Interaction is quite simply a user that's facing a problem of some kind, and to solve it he takes into consideration objects he saw.
It is a locked door... The door is dusty, and you smell lemon. If you look around you find a can of detergent. If you use it to clean the door you see a triangle carved upon the door and co-ordinates. If you examine the bricks on the walls of the room you notice they're squared shaped, like those of ship battle. You get to the indicated co-ordinates, but see nothing peculiar... If you touch the brick, tho, its material feels different from the other ones... so you knock on it, and it falls... behind it's the triangle... you push it, the door opens.

In the IF's lies interaction, and only there. The player is considering the attributes of everything he sees and attempts to connect it with the main problem at hand. The specific act of connecting two indirect objects is the heart of interaction... it's giver of life... it's a kid considering a shape of a block to fit it in the shaped hole of the base of the toy. It's everything.

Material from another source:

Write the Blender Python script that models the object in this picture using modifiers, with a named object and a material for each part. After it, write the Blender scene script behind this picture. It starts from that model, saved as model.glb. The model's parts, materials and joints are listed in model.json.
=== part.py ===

While in your definition you're wasting time analyzing the mechanical gesture itself of LIFTING something(which in a poor way it's interaction too cause he's employing his arm and the hand with instructions from his brain), so the more ovious mechanical bits for their own sake, i point directly to substantial interaction(the kid considering two shapes to connect them together) and i discard the rest, which is pointless and low interaction, the instinctive, the animal sides of interaction... pushing a key to make a character jump, move the mouse around, is instinct, it's something you learned mechanically from game to game, it's not worthwhile interaction because you don't use your brain in a CREATIVE way.

With my definition i point to the core of interaction, and later i decree what's low and what's high interaction... this should be wholesome in many ways... for the first time we single out and analyze the direct usage of grey matter energy, and consequently we're brought to demand more of this in our games, to gain cultural and intellectual depth.